Documento audiovisual integrado no projeto “Da Serra para a Fábrica” da Binaural/Nodar e da Biblioteca Municipal de Castro Daire, o qual visa resgatar, pensar e expressar criativamente sobre as memórias da diáspora migrante para a zona oriental de Lisboa ao longo do século XX, com a particularidade de a maioria dessa gente ser oriunda da Beira Alta, nomeadamente dos concelhos de Castro Daire, Cinfães, Resende e São Pedro do Sul. O projeto faz parte da rede cultural “Where the city loses its name” co-financiada pelo Programa Europa Criativa e que junta a Binaural/Nodar, os parceiros espanhóis/catalães da LaFundició e os romenos da Fundatia AltArt.

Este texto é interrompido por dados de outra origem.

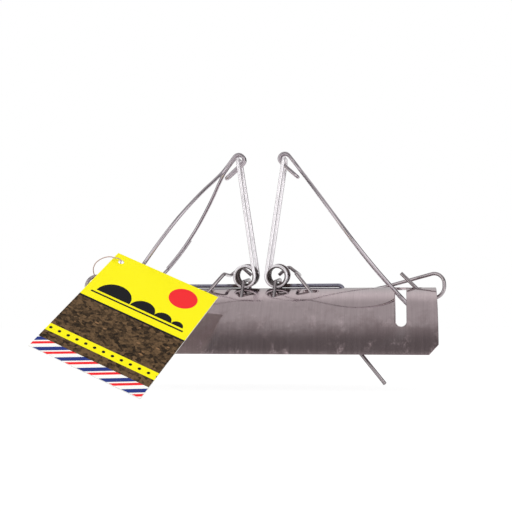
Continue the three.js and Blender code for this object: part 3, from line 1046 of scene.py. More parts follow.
class Shader:
    """A node tree that is built from Python expressions."""

    def __init__(self, tree):
        self.tree = tree
        tree.nodes.clear()

    def add(self, kind, settings=None, inputs=None, output=0):
        """A node: its settings first, then its sockets. Gives one of its outputs."""
        node = self.tree.nodes.new(kind)
        for name, value in (settings or {}).items():
            setattr(node, name, value)
        for name, value in (inputs or {}).items():
            socket = node.inputs[name]
            if isinstance(value, Flow):
                self.tree.links.new(value.socket, socket)
            elif socket.type == "RGBA" and len(value) == 3:
                socket.default_value = (*value, 1)
            else:
                socket.default_value = value
        return Flow(self, node.outputs[output]) if node.outputs else None

    def place(self):
        """Where a point lies in its piece's own measure, in metres."""
        return self.add("ShaderNodeAttribute", {"attribute_name": PLACE}, output="Vector")

    def size(self, value):
        """A value without its sign."""
        return self.add("ShaderNodeMath", {"operation": "ABSOLUTE"}, {0: value})

    def larger(self, first, second):
        """The larger of two values."""
        return self.add("ShaderNodeMath", {"operation": "MAXIMUM"}, {0: first, 1: second})

    def scaled(self, tone, brightness):
        """A colour, made brighter or darker."""
        settings = {"operation": "SCALE"}
        return self.add("ShaderNodeVectorMath", settings, {0: tone, "Scale": brightness})

    def split(self, vector):
        """The three numbers of a vector."""
        node = self.add("ShaderNodeSeparateXYZ", inputs={0: vector}).socket.node
        return [Flow(self, socket) for socket in node.outputs]

    def stretched(self, vector, scales):
        """A vector, each of its numbers scaled on its own."""
        settings = {"operation": "MULTIPLY"}
        return self.add("ShaderNodeVectorMath", settings, {0: vector, 1: scales})

    def noise(self, vector, scales, detail=3, roughness=0.5, distortion=0):
        """Soft noise, its grain stretched by three scales."""
        inputs = {
            "Vector": self.stretched(vector, scales),
            "Scale": 1,
            "Detail": detail,
            "Roughness": roughness,
            "Distortion": distortion,
        }
        return self.add("ShaderNodeTexNoise", inputs=inputs)

    def cells(self, vector, scales, output="Distance"):
        """Random cells, stretched by three scales."""
        inputs = {"Vector": self.stretched(vector, scales), "Scale": 1}
        return self.add("ShaderNodeTexVoronoi", inputs=inputs, output=output)

    def ramp(self, value, low, high, start=0, end=1):
        """A smooth step from start to end as a value goes from low to high."""
        inputs = {"Value": value, "From Min": low, "From Max": high, "To Min": start, "To Max": end}
        return self.add("ShaderNodeMapRange", {"interpolation_type": "SMOOTHSTEP"}, inputs)

    def mix(self, factor, first, second):
        """One colour where the factor is 0, another where it is 1."""
        inputs = {MIX_FACTOR: factor, MIX_FIRST: first, MIX_SECOND: second}
        return self.add("ShaderNodeMix", {"data_type": "RGBA"}, inputs, MIX_RESULT)

    def bump(self, height, distance, strength=1):
        """A normal that a height raises by a distance."""
        inputs = {"Height": height, "Distance": distance, "Strength": strength}
        return self.add("ShaderNodeBump", inputs=inputs)

    def surface(self, inputs):
        """The Principled surface, joined to the output."""
        shine = self.add("ShaderNodeBsdfPrincipled", inputs=inputs)
        self.add("ShaderNodeOutputMaterial", inputs={"Surface": shine})


def new_material(name):
    """An empty material and its expressions."""
    material = bpy.data.materials.new(name)
    material.use_nodes = True
    return material, Shader(material.node_tree)


def dimmed(tone, part):
    """A part of a colour, or a brighter one where the part is above 1."""
    return tuple(min(1, part * level) for level in tone)


def grey(level):
    """A colour without a hue."""
    return (level, level, level)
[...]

Maria Trindade Henriques nasceu na aldeia das Carvalhas, freguesia das Monteiras, município de Castro Daire e logo após ter sido batizada, com apenas quinze dias, foi com os pais viver para a Rua José do Patrocínio, na freguesia de Marvila em Lisboa, enquanto a sua irmã mais nova que tinha meningite foi aconselhada pelos médicos a ir para a “terra” para ser cuidada pelos avós, na esperança que um milagre a curasse, o que felizmente aconteceu. As memórias de Maria Trindade Henriques são também aquelas dos seus pais que trabalharam arduamente, o pai lisboeta na construção nas Docas de Lisboa, a mãe castrense na Fábrica Nacional, na “Sabão” (Sociedade Nacional de Sabões) e noutras fábricas de Marvila.  A meninice passou depressa e das brincadeiras de mercearias, com balanças feitas de caixa de graxa e pedras a fazer de batatas, aos treze anos de idade Maria Trindade Henriques estava já a dobrar camisas na Rua Augusta e daí passou por um sem fim de trabalhos: na Fábrica das Varandas, na “Sedas e Veludos”, no Batista Russo, nas limpezas e outros. Os anos passaram, mas não a memória vívida da aldeia e da Marvila mais castrense: do cheiro a carqueja queimada, das panelas de ferro, das velhotas das Monteiras que levantam as saias às raparigas de Lisboa a ver se tinham saiotes, dos bailes à moda da aldeia e dos santos populares nos pátios de Marvila, e mais recentemente, do seu papel na exploração do bar da Casa de Castro Daire em Lisboa e na promoção de atividades rurais como a matança do porco ou o magusto, ou da seu envolvimento nas danças e cantares no âmbito do Rancho Etnográfico da Casa de Castro Daire em Lisboa.

Entrevista a Maria Trindade Henriques realizada por Susana Rocha no dia 26 de fevereiro de 2015 em Marvila (Lisboa). Edição audiovisual de Nely Ferreira.